» **DATA LINES**
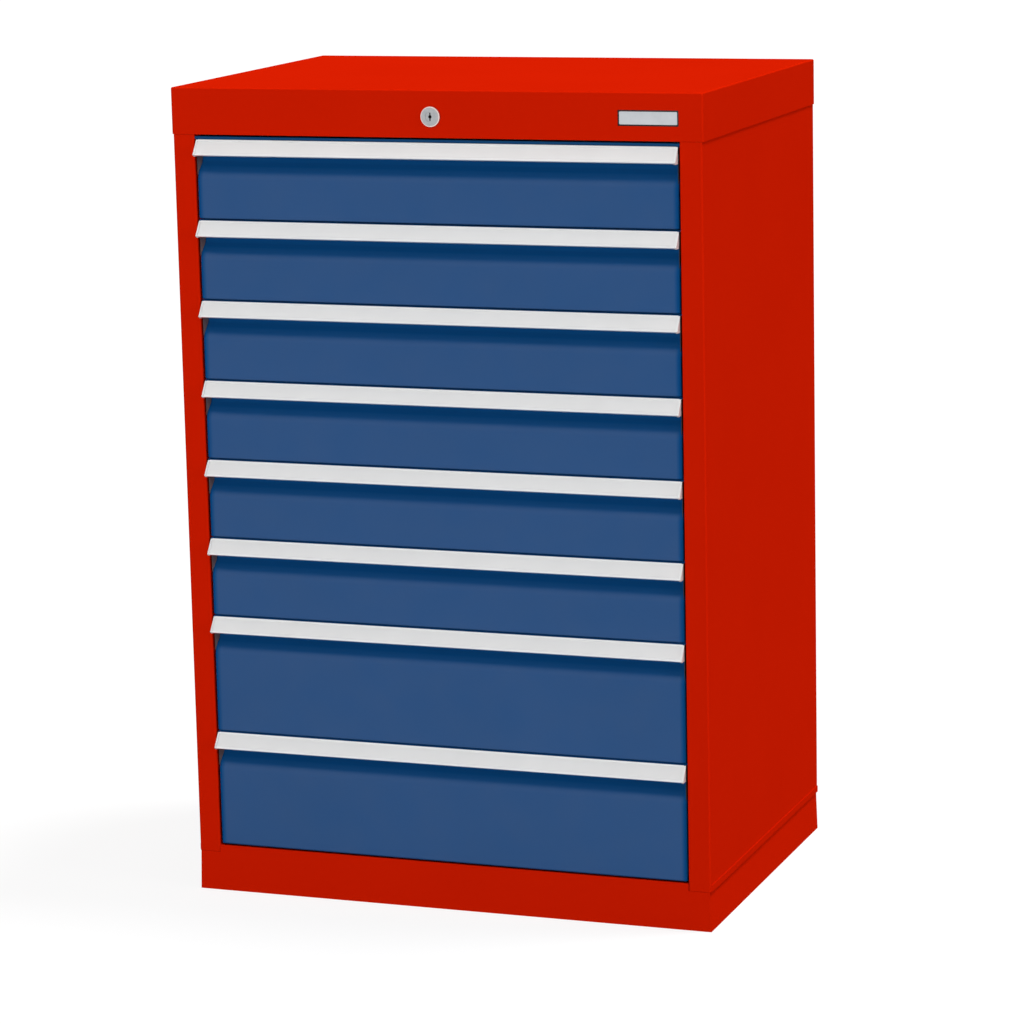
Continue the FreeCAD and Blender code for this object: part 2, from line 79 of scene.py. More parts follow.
def addNoise(tree, coords, size, detail=2.0, roughness=0.5):
    noise = addNode(tree, "ShaderNodeTexNoise",
                    values={"Scale": 1 / size, "Detail": detail, "Roughness": roughness})
    tree.links.new(coords, noise.inputs["Vector"])
    return noise.outputs["Fac"]


def addRange(tree, factor, low, high, fromLow=0.3, fromHigh=0.7):
    spread = addNode(tree, "ShaderNodeMapRange", values={
        "From Min": fromLow, "From Max": fromHigh, "To Min": low, "To Max": high})
    tree.links.new(factor, spread.inputs["Value"])
    return spread.outputs["Result"]


def addColourMix(tree, factor, first, second):
    mix = addNode(tree, "ShaderNodeMix", {"data_type": "RGBA"})
    mix.inputs["A"].default_value = (*first, 1)
    mix.inputs["B"].default_value = (*second, 1)
    for socket in mix.inputs:
        if socket.name == "Factor" and socket.type == "VALUE":
            tree.links.new(factor, socket)
            break
    return next(out for out in mix.outputs if out.type == "RGBA")


def addBump(tree, height, depth, strength=1.0, below=None):
    bump = addNode(tree, "ShaderNodeBump", values={"Strength": strength, "Distance": depth})
    tree.links.new(height, bump.inputs["Height"])
    if below:
        tree.links.new(below, bump.inputs["Normal"])
    return bump.outputs["Normal"]


# Finishes

redCoat = {
    "name": "redPowderCoat",
    "colour": (0.557, 0.0106, 0.0004),
    "thin": (0.543, 0.0100, 0.0003),
    "patch": 0.14,
    "roughness": (0.40, 0.52),
    "specular": 0.0, "paintedShadeLift": 1.0,
    "peel": 1.6 * mm, "peelDepth": 0.012 * mm,
    "grain": 0.35 * mm, "grainDepth": 0.003 * mm,
}
blueCoat = {
    "name": "bluePowderCoat",
    "colour": (0.0036, 0.0530, 0.1740),
    "thin": (0.0032, 0.0510, 0.1670),
    "patch": 0.14,
    "roughness": (0.38, 0.48),
    "specular": 0.50, "paintedShadeLift": 1.16,
    "peel": 1.4 * mm, "peelDepth": 0.012 * mm,
    "grain": 0.35 * mm, "grainDepth": 0.003 * mm,
}
# painted shade: darker and less shiny than the fronts' blue, standing in for the shade under the top
# cover's skirt
railShadeCoat = {**blueCoat, "name": "blueRailShadeCoat", "specular": 0.12,
            "colour": (0.0030, 0.0460, 0.1350), "thin": (0.0027, 0.0440, 0.1300)}
greyCoat = {
    "name": "greyTrayPaint",
    "colour": (0.50, 0.51, 0.51),
    "thin": (0.46, 0.47, 0.475),
    "patch": 0.09,
    "roughness": (0.36, 0.50),
    "specular": 0.4, "paintedShadeLift": 1.0,
    "peel": 1.5 * mm, "peelDepth": 0.014 * mm,
    "grain": 0.35 * mm, "grainDepth": 0.003 * mm,
}


def powderCoat(coat):
    material, tree, shader = startMaterial(coat["name"])
    coords = pieceCoords(tree)
    patches = addNoise(tree, coords, coat["patch"], detail=4)
    colour = addColourMix(tree, addRange(tree, patches, 0, 1), coat["colour"], coat["thin"])
    peel = addNoise(tree, coords, coat["peel"], detail=1)
    grain = addNoise(tree, coords, coat["grain"], detail=1)
    normal = addBump(tree, peel, coat["peelDepth"])
    normal = addBump(tree, grain, coat["grainDepth"], below=normal)
    # the shine changes over patches a third as large as the colour's
    shine = addNoise(tree, coords, coat["patch"] / 3, detail=3)
    shine = addRange(tree, shine, *coat["roughness"])
    tree.links.new(shine, shader.inputs["Roughness"])
    tree.links.new(normal, shader.inputs["Normal"])
    # painted shade and light: folds and the inside of a recess lose their shine and are made clearer
    # in colour, standing in for the shade there
    paintedShadeInput = addNode(tree, "ShaderNodeAttribute", {"attribute_name": "paintedShade"})
    gloss = addRange(tree, paintedShadeInput.outputs["Fac"], coat["specular"], 0, 0, 1)
    tree.links.new(gloss, shader.inputs["Specular IOR Level"])
    clearer = addNode(tree, "ShaderNodeHueSaturation")
    tree.links.new(colour, clearer.inputs["Color"])
    tree.links.new(addRange(tree, paintedShadeInput.outputs["Fac"], 1, coat["paintedShadeLift"], 0, 1),
                   clearer.inputs["Value"])
    tree.links.new(clearer.outputs["Color"], shader.inputs["Base Color"])
    return material


zincFinish = {
    "name": "zincPlatedSteel",
    "colour": (0.56, 0.57, 0.575),
    "shade": (0.45, 0.46, 0.47),
    "flake": 5 * mm,
    "roughness": (0.26, 0.42),
    "draw": (3, 0.03, 3),
    "line": 0.5 * mm, "lineDepth": 0.004 * mm,
}
handleFinish = {
    "name": "anodisedAluminium",
    "colour": (0.86, 0.865, 0.87),
    "shade": (0.81, 0.815, 0.82),
    "flake": 30 * mm,
    "roughness": (0.36, 0.46),
    "draw": (0.02, 1, 1),
    "line": 0.25 * mm, "lineDepth": 0.004 * mm,
}
lockFinish = {
    "name": "satinNickel",
    "colour": (0.47, 0.48, 0.49),
    "shade": (0.40, 0.41, 0.42),
    "flake": 4 * mm,
    "roughness": (0.34, 0.46),
    "draw": (1, 1, 1),
    "line": 0.3 * mm, "lineDepth": 0.003 * mm,
}
# painted highlight: a pale pinkish nickel standing in for the rim's highlight with the red cover
# reflected in it
rimHighlightFinish = {
    **lockFinish, "name": "paintedHighlightNickel",
    "colour": (0.88, 0.71, 0.67), "shade": (0.82, 0.66, 0.62), "roughness": (0.22, 0.32),
}
plateFinish = {
    "name": "plateAluminium",
    "colour": (0.60, 0.625, 0.65),
    "shade": (0.55, 0.575, 0.60),
    "flake": 12 * mm,
    "roughness": (0.38, 0.48),
    "draw": (0.03, 1, 1),
    "line": 0.2 * mm, "lineDepth": 0.003 * mm,
}


def drawnMetal(finish):
    material, tree, shader = startMaterial(finish["name"])
    flake = addNoise(tree, pieceCoords(tree), finish["flake"], detail=3)
    lines = addNoise(tree, pieceCoords(tree, finish["draw"]), finish["line"], detail=2)
    colour = addColourMix(tree, addRange(tree, flake, 0, 1), finish["colour"], finish["shade"])
    tree.links.new(colour, shader.inputs["Base Color"])
    tree.links.new(addRange(tree, lines, *finish["roughness"]), shader.inputs["Roughness"])
    tree.links.new(addBump(tree, lines, finish["lineDepth"]), shader.inputs["Normal"])
    shader.inputs["Metallic"].default_value = 1.0
    return material


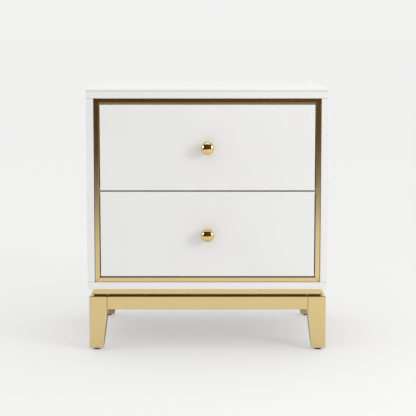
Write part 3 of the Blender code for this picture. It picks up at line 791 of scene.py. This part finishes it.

» **WHAT TO PRODUCE**
Every record above should be output exactly.

» **FULL OUTPUT**
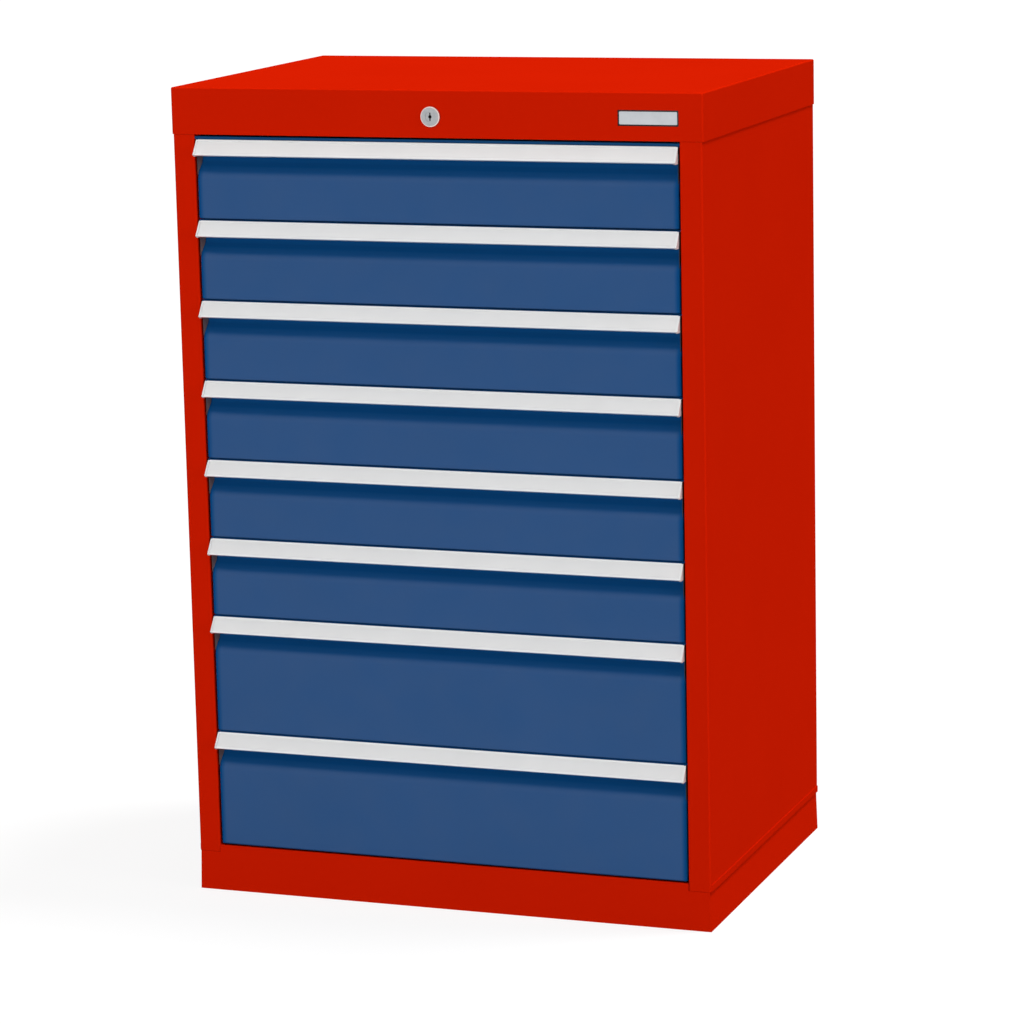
Continue the FreeCAD and Blender code for this object: part 2, from line 79 of scene.py. More parts follow.
def addNoise(tree, coords, size, detail=2.0, roughness=0.5):
    noise = addNode(tree, "ShaderNodeTexNoise",
                    values={"Scale": 1 / size, "Detail": detail, "Roughness": roughness})
    tree.links.new(coords, noise.inputs["Vector"])
    return noise.outputs["Fac"]


def addRange(tree, factor, low, high, fromLow=0.3, fromHigh=0.7):
    spread = addNode(tree, "ShaderNodeMapRange", values={
        "From Min": fromLow, "From Max": fromHigh, "To Min": low, "To Max": high})
    tree.links.new(factor, spread.inputs["Value"])
    return spread.outputs["Result"]


def addColourMix(tree, factor, first, second):
    mix = addNode(tree, "ShaderNodeMix", {"data_type": "RGBA"})
    mix.inputs["A"].default_value = (*first, 1)
    mix.inputs["B"].default_value = (*second, 1)
    for socket in mix.inputs:
        if socket.name == "Factor" and socket.type == "VALUE":
            tree.links.new(factor, socket)
            break
    return next(out for out in mix.outputs if out.type == "RGBA")


def addBump(tree, height, depth, strength=1.0, below=None):
    bump = addNode(tree, "ShaderNodeBump", values={"Strength": strength, "Distance": depth})
    tree.links.new(height, bump.inputs["Height"])
    if below:
        tree.links.new(below, bump.inputs["Normal"])
    return bump.outputs["Normal"]


# Finishes

redCoat = {
    "name": "redPowderCoat",
    "colour": (0.557, 0.0106, 0.0004),
    "thin": (0.543, 0.0100, 0.0003),
    "patch": 0.14,
    "roughness": (0.40, 0.52),
    "specular": 0.0, "paintedShadeLift": 1.0,
    "peel": 1.6 * mm, "peelDepth": 0.012 * mm,
    "grain": 0.35 * mm, "grainDepth": 0.003 * mm,
}
blueCoat = {
    "name": "bluePowderCoat",
    "colour": (0.0036, 0.0530, 0.1740),
    "thin": (0.0032, 0.0510, 0.1670),
    "patch": 0.14,
    "roughness": (0.38, 0.48),
    "specular": 0.50, "paintedShadeLift": 1.16,
    "peel": 1.4 * mm, "peelDepth": 0.012 * mm,
    "grain": 0.35 * mm, "grainDepth": 0.003 * mm,
}
# painted shade: darker and less shiny than the fronts' blue, standing in for the shade under the top
# cover's skirt
railShadeCoat = {**blueCoat, "name": "blueRailShadeCoat", "specular": 0.12,
            "colour": (0.0030, 0.0460, 0.1350), "thin": (0.0027, 0.0440, 0.1300)}
greyCoat = {
    "name": "greyTrayPaint",
    "colour": (0.50, 0.51, 0.51),
    "thin": (0.46, 0.47, 0.475),
    "patch": 0.09,
    "roughness": (0.36, 0.50),
    "specular": 0.4, "paintedShadeLift": 1.0,
    "peel": 1.5 * mm, "peelDepth": 0.014 * mm,
    "grain": 0.35 * mm, "grainDepth": 0.003 * mm,
}


def powderCoat(coat):
    material, tree, shader = startMaterial(coat["name"])
    coords = pieceCoords(tree)
    patches = addNoise(tree, coords, coat["patch"], detail=4)
    colour = addColourMix(tree, addRange(tree, patches, 0, 1), coat["colour"], coat["thin"])
    peel = addNoise(tree, coords, coat["peel"], detail=1)
    grain = addNoise(tree, coords, coat["grain"], detail=1)
    normal = addBump(tree, peel, coat["peelDepth"])
    normal = addBump(tree, grain, coat["grainDepth"], below=normal)
    # the shine changes over patches a third as large as the colour's
    shine = addNoise(tree, coords, coat["patch"] / 3, detail=3)
    shine = addRange(tree, shine, *coat["roughness"])
    tree.links.new(shine, shader.inputs["Roughness"])
    tree.links.new(normal, shader.inputs["Normal"])
    # painted shade and light: folds and the inside of a recess lose their shine and are made clearer
    # in colour, standing in for the shade there
    paintedShadeInput = addNode(tree, "ShaderNodeAttribute", {"attribute_name": "paintedShade"})
    gloss = addRange(tree, paintedShadeInput.outputs["Fac"], coat["specular"], 0, 0, 1)
    tree.links.new(gloss, shader.inputs["Specular IOR Level"])
    clearer = addNode(tree, "ShaderNodeHueSaturation")
    tree.links.new(colour, clearer.inputs["Color"])
    tree.links.new(addRange(tree, paintedShadeInput.outputs["Fac"], 1, coat["paintedShadeLift"], 0, 1),
                   clearer.inputs["Value"])
    tree.links.new(clearer.outputs["Color"], shader.inputs["Base Color"])
    return material


zincFinish = {
    "name": "zincPlatedSteel",
    "colour": (0.56, 0.57, 0.575),
    "shade": (0.45, 0.46, 0.47),
    "flake": 5 * mm,
    "roughness": (0.26, 0.42),
    "draw": (3, 0.03, 3),
    "line": 0.5 * mm, "lineDepth": 0.004 * mm,
}
handleFinish = {
    "name": "anodisedAluminium",
    "colour": (0.86, 0.865, 0.87),
    "shade": (0.81, 0.815, 0.82),
    "flake": 30 * mm,
    "roughness": (0.36, 0.46),
    "draw": (0.02, 1, 1),
    "line": 0.25 * mm, "lineDepth": 0.004 * mm,
}
lockFinish = {
    "name": "satinNickel",
    "colour": (0.47, 0.48, 0.49),
    "shade": (0.40, 0.41, 0.42),
    "flake": 4 * mm,
    "roughness": (0.34, 0.46),
    "draw": (1, 1, 1),
    "line": 0.3 * mm, "lineDepth": 0.003 * mm,
}
# painted highlight: a pale pinkish nickel standing in for the rim's highlight with the red cover
# reflected in it
rimHighlightFinish = {
    **lockFinish, "name": "paintedHighlightNickel",
    "colour": (0.88, 0.71, 0.67), "shade": (0.82, 0.66, 0.62), "roughness": (0.22, 0.32),
}
plateFinish = {
    "name": "plateAluminium",
    "colour": (0.60, 0.625, 0.65),
    "shade": (0.55, 0.575, 0.60),
    "flake": 12 * mm,
    "roughness": (0.38, 0.48),
    "draw": (0.03, 1, 1),
    "line": 0.2 * mm, "lineDepth": 0.003 * mm,
}


def drawnMetal(finish):
    material, tree, shader = startMaterial(finish["name"])
    flake = addNoise(tree, pieceCoords(tree), finish["flake"], detail=3)
    lines = addNoise(tree, pieceCoords(tree, finish["draw"]), finish["line"], detail=2)
    colour = addColourMix(tree, addRange(tree, flake, 0, 1), finish["colour"], finish["shade"])
    tree.links.new(colour, shader.inputs["Base Color"])
    tree.links.new(addRange(tree, lines, *finish["roughness"]), shader.inputs["Roughness"])
    tree.links.new(addBump(tree, lines, finish["lineDepth"]), shader.inputs["Normal"])
    shader.inputs["Metallic"].default_value = 1.0
    return material


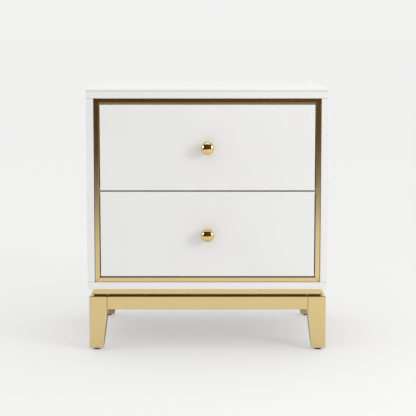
Write part 3 of the Blender code for this picture. It picks up at line 791 of scene.py. This part finishes it.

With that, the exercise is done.